─── Data lines ───

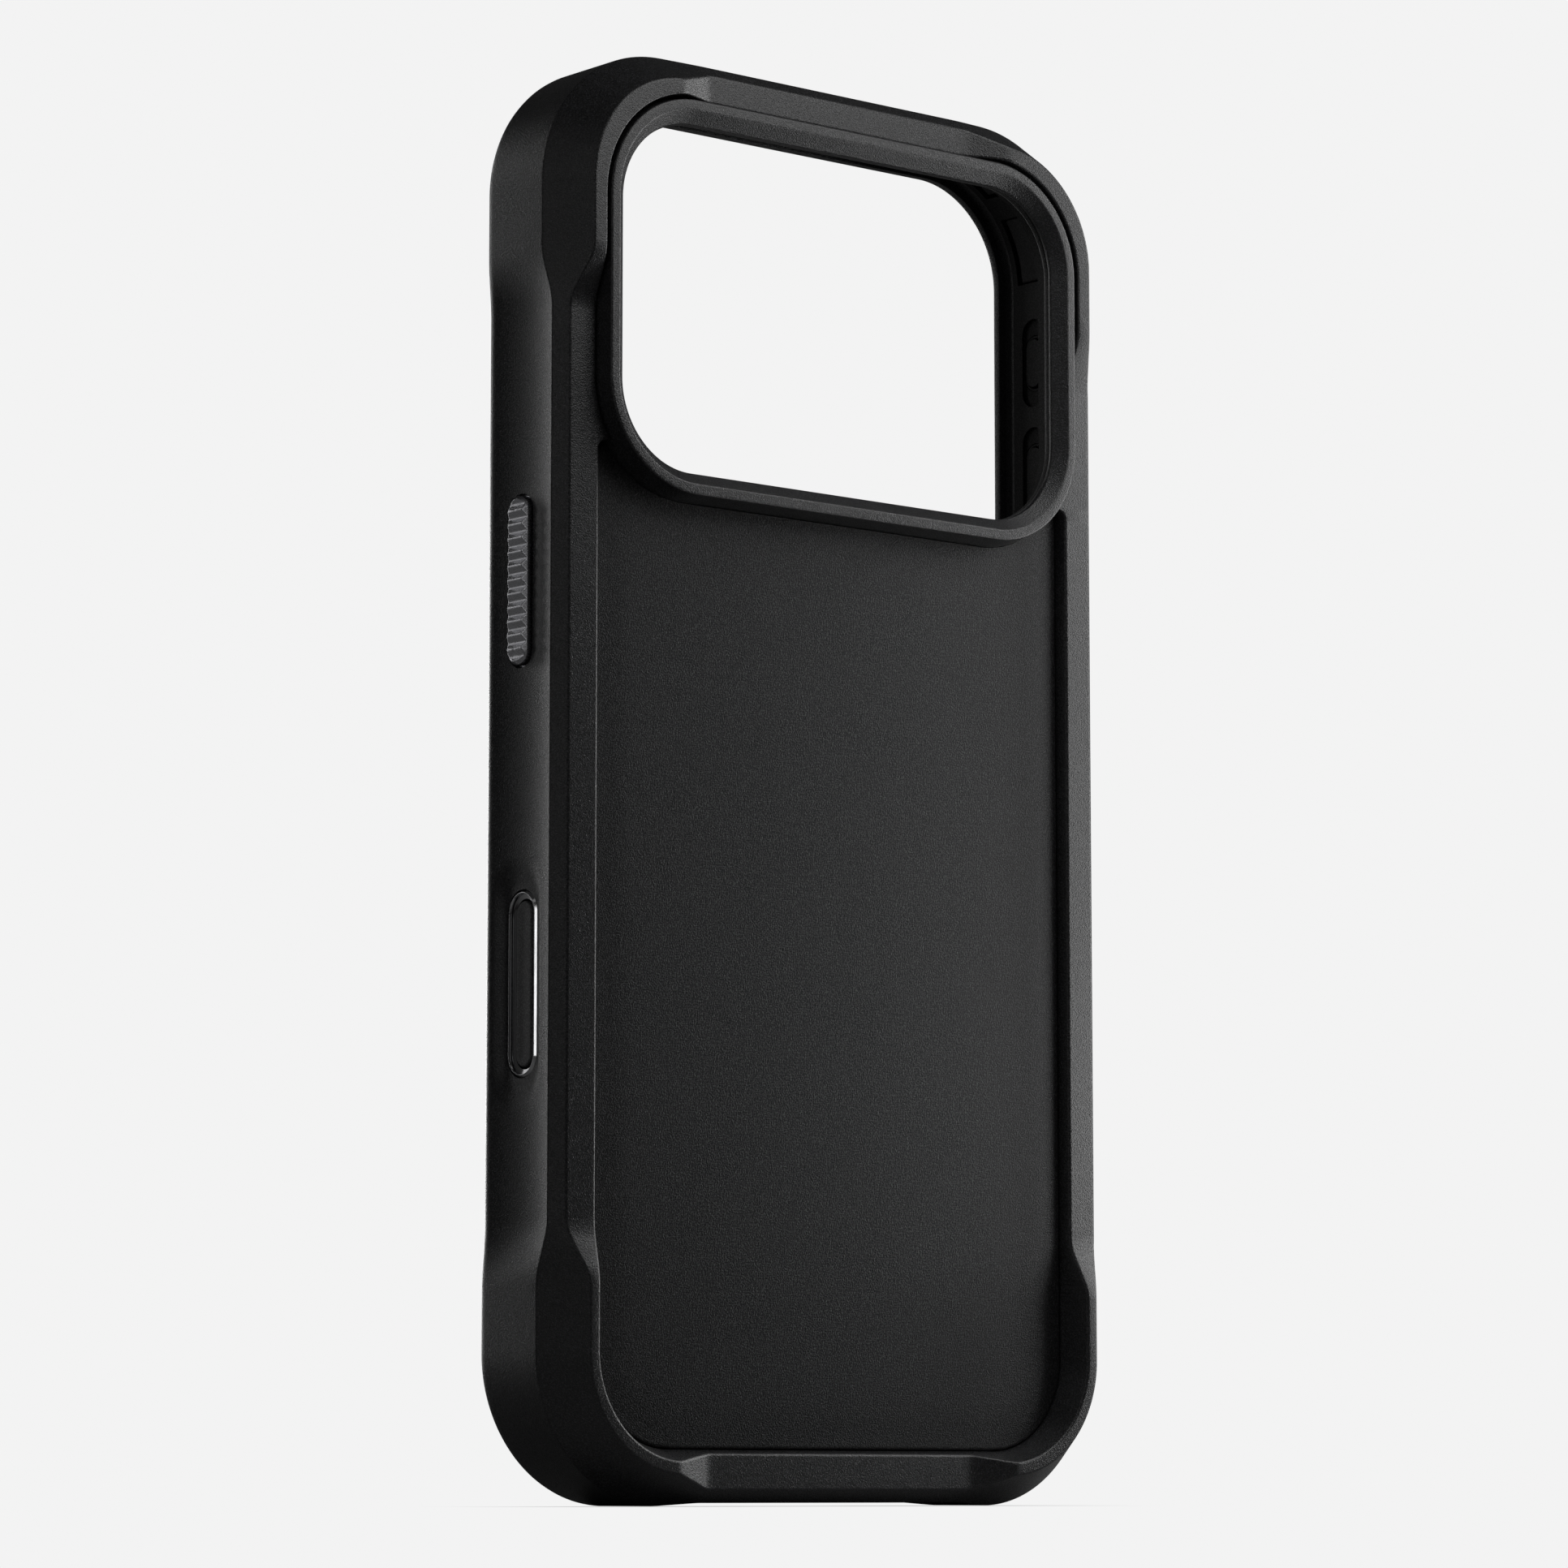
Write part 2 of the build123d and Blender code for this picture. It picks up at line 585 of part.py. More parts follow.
def make_nodes():
    nodes = {
        "bumper_frame": make_bumper_frame(),
        "inner_shell": make_inner_shell(),
        "back_panel": make_back_panel(),
        "panel_adhesive": make_panel_adhesive(),
        "microfibre_lining": make_microfibre_lining(),
        "camera_collar": make_camera_collar(),
        "camera_window_seal": make_camera_window_seal(),
        "magnet_carrier": make_magnet_carrier(),
        "magnet_shield": make_magnet_shield(),
        "magnet_ring": make_magnet_ring(),
        "magnet_cover_film": make_magnet_cover_film(),
        "alignment_magnet": make_alignment_magnet(),
        "capture_ring": make_capture_ring(),
        "capture_pad": make_capture_pad(),
        "capture_stem": make_capture_stem(),
        "capture_gasket": make_gasket(-1, CAPTURE_Z, CAPTURE_STEM_LENGTH),
    }
    for name, side, centre_z, length in BUTTONS:
        nodes[f"{name}_cap"] = make_button_cap(side, centre_z, length)
        nodes[f"{name}_stem"] = make_button_stem(side, centre_z, length)
        nodes[f"{name}_gasket"] = make_gasket(side, centre_z, length - STEM_SHORTER)
    nodes.update(make_corner_cushions())
    return nodes


os.makedirs("parts", exist_ok=True)
for node_name, node_part in make_nodes().items():
    export_step(node_part, f"parts/{node_name}.step")
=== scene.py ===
import json
import math

import bmesh
import bpy
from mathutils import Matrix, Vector

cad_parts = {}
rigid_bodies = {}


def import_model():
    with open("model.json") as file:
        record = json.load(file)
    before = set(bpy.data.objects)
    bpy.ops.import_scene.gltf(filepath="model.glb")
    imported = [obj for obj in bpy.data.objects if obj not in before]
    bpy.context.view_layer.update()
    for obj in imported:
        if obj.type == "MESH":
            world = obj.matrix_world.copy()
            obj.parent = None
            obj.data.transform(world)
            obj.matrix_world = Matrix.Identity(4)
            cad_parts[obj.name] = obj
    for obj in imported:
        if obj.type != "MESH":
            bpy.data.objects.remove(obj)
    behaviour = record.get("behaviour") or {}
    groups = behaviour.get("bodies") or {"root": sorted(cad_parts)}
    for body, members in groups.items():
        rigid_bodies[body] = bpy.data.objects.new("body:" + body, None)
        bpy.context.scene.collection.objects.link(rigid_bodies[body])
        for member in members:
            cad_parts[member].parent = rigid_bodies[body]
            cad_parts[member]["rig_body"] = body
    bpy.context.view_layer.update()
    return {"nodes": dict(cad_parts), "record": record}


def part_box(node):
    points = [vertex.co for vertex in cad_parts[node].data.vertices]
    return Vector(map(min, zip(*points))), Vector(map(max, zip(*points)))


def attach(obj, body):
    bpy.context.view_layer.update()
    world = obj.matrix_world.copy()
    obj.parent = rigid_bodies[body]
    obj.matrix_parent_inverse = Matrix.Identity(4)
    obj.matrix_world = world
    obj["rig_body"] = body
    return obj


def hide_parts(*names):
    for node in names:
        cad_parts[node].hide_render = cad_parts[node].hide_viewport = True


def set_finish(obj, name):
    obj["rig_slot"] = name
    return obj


# Looks of the rugged phone case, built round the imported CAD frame.
# Lengths in this file are millimetres until they reach a mesh, which is in metres.
# +Z is up, the outside of the back faces -Y, and the side button and capture key are on -X.

MM = 0.001

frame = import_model()
SLOTS = {part["node"]: part["material_slot"] for part in frame["record"]["subparts"]}


def node_box(node):
    """A CAD node's lowest and highest corners, in millimetres."""
    low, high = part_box(node)
    return low / MM, high / MM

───

What you are asked to do. Quote only the lines running from the line that holds "for name, side, centre_z, length" to the line that holds "bpy.context.scene.collection.objects.link(rigid_bodies[body])", both ends included.

Written reply.
    for name, side, centre_z, length in BUTTONS:
        nodes[f"{name}_cap"] = make_button_cap(side, centre_z, length)
        nodes[f"{name}_stem"] = make_button_stem(side, centre_z, length)
        nodes[f"{name}_gasket"] = make_gasket(side, centre_z, length - STEM_SHORTER)
    nodes.update(make_corner_cushions())
    return nodes


os.makedirs("parts", exist_ok=True)
for node_name, node_part in make_nodes().items():
    export_step(node_part, f"parts/{node_name}.step")
=== scene.py ===
import json
import math

import bmesh
import bpy
from mathutils import Matrix, Vector

cad_parts = {}
rigid_bodies = {}


def import_model():
    with open("model.json") as file:
        record = json.load(file)
    before = set(bpy.data.objects)
    bpy.ops.import_scene.gltf(filepath="model.glb")
    imported = [obj for obj in bpy.data.objects if obj not in before]
    bpy.context.view_layer.update()
    for obj in imported:
        if obj.type == "MESH":
            world = obj.matrix_world.copy()
            obj.parent = None
            obj.data.transform(world)
            obj.matrix_world = Matrix.Identity(4)
            cad_parts[obj.name] = obj
    for obj in imported:
        if obj.type != "MESH":
            bpy.data.objects.remove(obj)
    behaviour = record.get("behaviour") or {}
    groups = behaviour.get("bodies") or {"root": sorted(cad_parts)}
    for body, members in groups.items():
        rigid_bodies[body] = bpy.data.objects.new("body:" + body, None)
        bpy.context.scene.collection.objects.link(rigid_bodies[body])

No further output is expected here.